When the issue is one that they have a strong point of view about, this is when their instinct for injustice and unfairness kicks in. They will need to find that persistence when the ‘world’ is against them like the various speakers in the resource. Like when they feel wrongly accused of something it gives them their need to speak. The great speeches of our time are simply grown from that need to speak up. The speakers use their ability to see clearly if it's working or not and respond from the point of view of their objective and then use their language, choice of words and particularly rhetorical devices and expression to get what they want.

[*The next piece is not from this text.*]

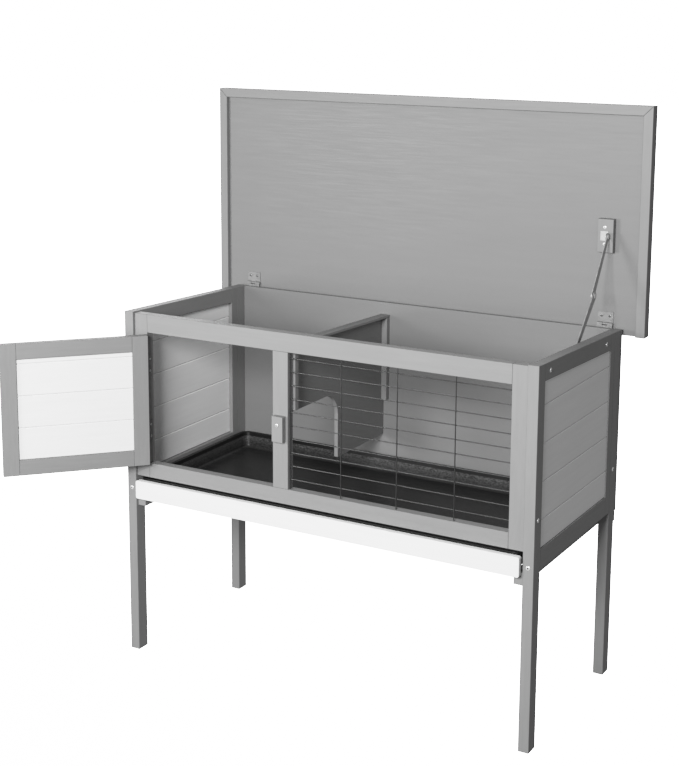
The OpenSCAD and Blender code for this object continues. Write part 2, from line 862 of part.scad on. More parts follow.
// Small screws of the hinges and of the stay's bracket, in the body
module hinge_screws() {
    color(zinc) {
        door_leaf_screws(left_stile_end, 1);
        for (x = roof_hinge_xs, dx = leaf_screw_xs)
            translate([x + dx, back_rear + roof_leaf_t, roof_hinge_z - leaf_screw_u])
                rotate([-90, 0, 0]) small_screw(back_t - 1);
        for (dy = [-bracket_screw_gap, bracket_screw_gap])
            translate([rail_face - bracket_t, stay_y + dy, stay_z]) rotate([0, -90, 0])
                small_screw(leg_x - 6);
    }
}

// Small screws of the hinges, in the roof panel, and of the stay, either side of its roof bracket
module roof_screws() {
    color(zinc) raised() {
        for (x = roof_hinge_xs, dx = leaf_screw_xs)
            translate([x + dx, leaf_screw_u, roof_leaf_t - panel_n]) small_screw(9);
        for (du = [-block_screw_gap, block_screw_gap])
            translate([ear_x + bracket_t - plate_w / 2, stay_up + du, block_t - panel_n])
                small_screw(block_t + 4);
    }
}

// ---------- nodes ----------

placed() leg(false, false);  // left_front_leg
placed() leg(true, false);  // right_front_leg
placed() leg(false, true);  // left_rear_leg
placed() leg(true, true);  // right_rear_leg
placed() top_rail(false);  // left_top_rail
placed() top_rail(true);  // right_top_rail
placed() bottom_rail(false);  // left_bottom_rail
placed() bottom_rail(true);  // right_bottom_rail
placed() rear_stile(false);  // left_rear_stile
placed() rear_stile(true);  // right_rear_stile
placed() side_boards(false);  // left_side_boards
placed() side_boards(true);  // right_side_boards
placed() side_runner(false);  // left_runner
placed() side_runner(true);  // right_runner
placed() rear_batten();
placed() back_panel();
placed() front_left_stile();
placed() front_middle_stile();
placed() front_right_stile();
placed() front_top_rail();
placed() front_bottom_rail();
placed() wire_mesh();
placed() divider_panel();
placed() divider_top_batten();
placed() divider_front_cleat();
placed() divider_rear_cleat();
placed() frame_screws();
placed() hinge_screws();
placed() turn_button_screw();
placed() door_hinge_frame_leaves();
placed() door_hinge_pins();
placed() roof_hinge_body_leaves();
placed() roof_hinge_pins();
placed() stay_body_bracket();
placed() stay_lower_rivet();
placed() tray_pan();
placed() tray_front_board();
placed() tray_screws();
placed() door_hinge_stile();
placed() door_free_stile();
placed() door_top_rail();
placed() door_bottom_rail();
placed() door_boards();
placed() door_hinge_door_leaves();
placed() door_screws();
placed() turn_button();
placed() roof_panel();
placed() roof_front_fascia();
placed() roof_side_fascia(roof_x0, roof_x0 + fascia_w);  // roof_left_fascia
placed() roof_side_fascia(roof_x1, roof_x1 - fascia_w);  // roof_right_fascia
placed() roof_felt();
placed() roof_hinge_roof_leaves();
placed() stay_roof_block();
placed() stay_roof_bracket();
placed() stay_upper_rivet();
placed() roof_screws();
placed() stay_upper_arm();
placed() stay_elbow_rivet_upper();
placed() stay_lower_arm();
placed() stay_elbow_rivet_lower();
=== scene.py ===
# Looks for the rabbit hutch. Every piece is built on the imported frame: timber, panels and metal are
# the frame's own shapes with rounded arrises, and the felt, tray, wires, screws and rivets are modelled
# here. Metres throughout, in the frame's own axes: the hutch's front faces -Y.
import json
import math
import random

import bmesh
import bpy
from mathutils import Matrix, Vector

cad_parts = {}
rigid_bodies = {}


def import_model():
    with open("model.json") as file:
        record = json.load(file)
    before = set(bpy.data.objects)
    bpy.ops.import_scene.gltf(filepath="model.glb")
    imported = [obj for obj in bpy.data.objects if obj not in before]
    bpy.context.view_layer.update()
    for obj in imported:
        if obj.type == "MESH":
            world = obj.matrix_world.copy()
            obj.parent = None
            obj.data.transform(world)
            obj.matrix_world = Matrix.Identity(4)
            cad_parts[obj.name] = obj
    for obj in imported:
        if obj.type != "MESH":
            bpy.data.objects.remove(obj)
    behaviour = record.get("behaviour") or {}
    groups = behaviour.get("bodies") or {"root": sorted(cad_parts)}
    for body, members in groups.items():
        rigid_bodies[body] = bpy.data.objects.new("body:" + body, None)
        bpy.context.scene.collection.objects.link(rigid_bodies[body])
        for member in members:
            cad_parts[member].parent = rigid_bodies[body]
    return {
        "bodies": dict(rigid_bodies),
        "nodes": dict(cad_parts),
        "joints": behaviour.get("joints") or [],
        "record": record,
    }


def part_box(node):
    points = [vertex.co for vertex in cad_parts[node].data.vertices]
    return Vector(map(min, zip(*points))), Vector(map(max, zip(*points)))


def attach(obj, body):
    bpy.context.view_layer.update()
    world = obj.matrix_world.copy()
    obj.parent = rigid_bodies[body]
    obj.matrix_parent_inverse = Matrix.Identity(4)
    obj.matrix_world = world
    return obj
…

Using the speeches in this resource, students can inhabit figures from history to see clearly through their eyes and respond honestly from their point of view. Speeches are particularly useful as you can encourage students to use the words to get their objective, which allows them to look at the devices around rhetoric and structure, in which to express their passions.

Thinking of the future

We would like as a company to look further into creating resources around approaching real life figures from history as if they were characters from a play. In order to bring these people fully to life, we’d use our same unique Butterfly Theatre ‘Five Conditions’: the real-life objectives, stakes and entitlement; the need to speak to that particular audience at that time; and making personal connections, in order to discover how the figure might have been feeling when they had to speak.